O.K., I’ll go first. For me, the answer is yes . . . and no.

I was baptized as a baby, in the name of the Father and the Son and the Holy Spirit, and I am certain I received the Holy Spirit and yet I had no idea of it. I believe the Holy Spirit protected and preserved and prepared me for the day when I could claim faith for myself. At the age of twelve I was baptized again. Whether my records slipped through the ecclesiological cracks or the pastor adjudged that my first baptism didn’t “take,” I do not know. Did I receive the Holy Spirit again? I’m not sure.

The confusing thing about today’s text surrounds whether these “disciples” were actually “Christians” or not. They had John’s baptism, which was not Christian baptism, yet they “believed.” I’m just not sure how to sort this. Here’s a shot. A person is not saved by baptism but by grace through faith in Jesus Christ. Baptism publicly seals faith with an outward sign of an inward grace. Frankly, I don’t think a person can “believe” in Jesus Christ without the active working of the Holy Spirit. So whether a true “believer” has “heard” about the Holy Spirit or not, they have in point of fact received the Holy Spirit if they have indeed exercised saving faith in Jesus Christ.

Back to my twelve year old self. I suppose by then I had heard of the Holy Spirit, but that was about the extent of it. So again, for me the answer to the question, “Did you receive the Holy Spirit when you believed,” was yes . . . and no.

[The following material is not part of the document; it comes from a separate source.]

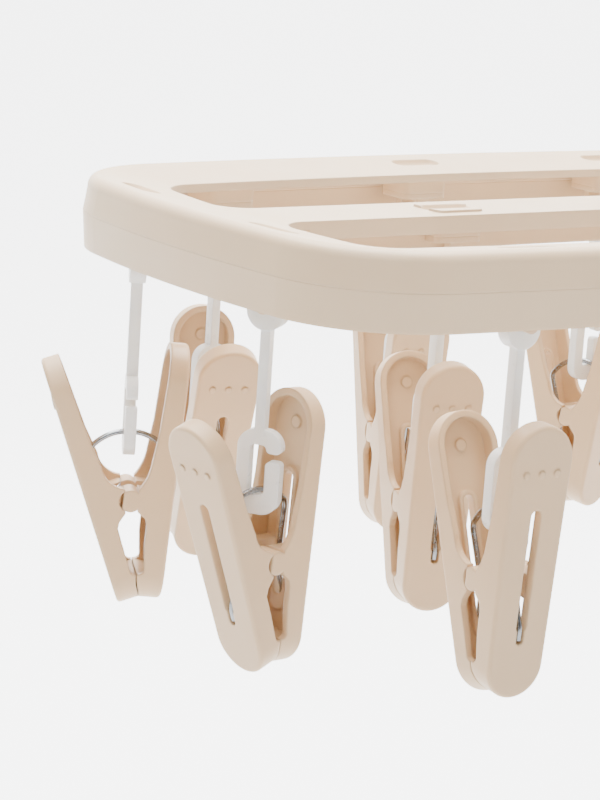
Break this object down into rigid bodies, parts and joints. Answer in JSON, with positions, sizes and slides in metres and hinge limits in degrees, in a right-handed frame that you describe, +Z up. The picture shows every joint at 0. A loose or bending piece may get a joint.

In retrospect, I survived junior high, high school, and most of college doing my best to be a Christian while living a fairly compromised life without any real sense that this “Gift of God” was apparently lying dormant in my soul.

I can’t speak for the Ephesians in today’s text, but for me the issue was not baptism but discipleship. No one ever really taught me about the Holy Spirit. I don’t blame them, because I have become convinced that no one really taught them about the Holy Spirit.

Near the end of college I began studying the Bible that I had been reading daily for all these years. I read about receiving the Holy Spirit and being filled by the Holy Spirit and about the fruit of the Holy Spirit and the gifts of the Holy Spirit and grieving the Holy Spirit and quenching the Holy Spirit. I remember reading that the same Holy Spirit that raised Jesus from the dead actually dwelled in my “mortal” body.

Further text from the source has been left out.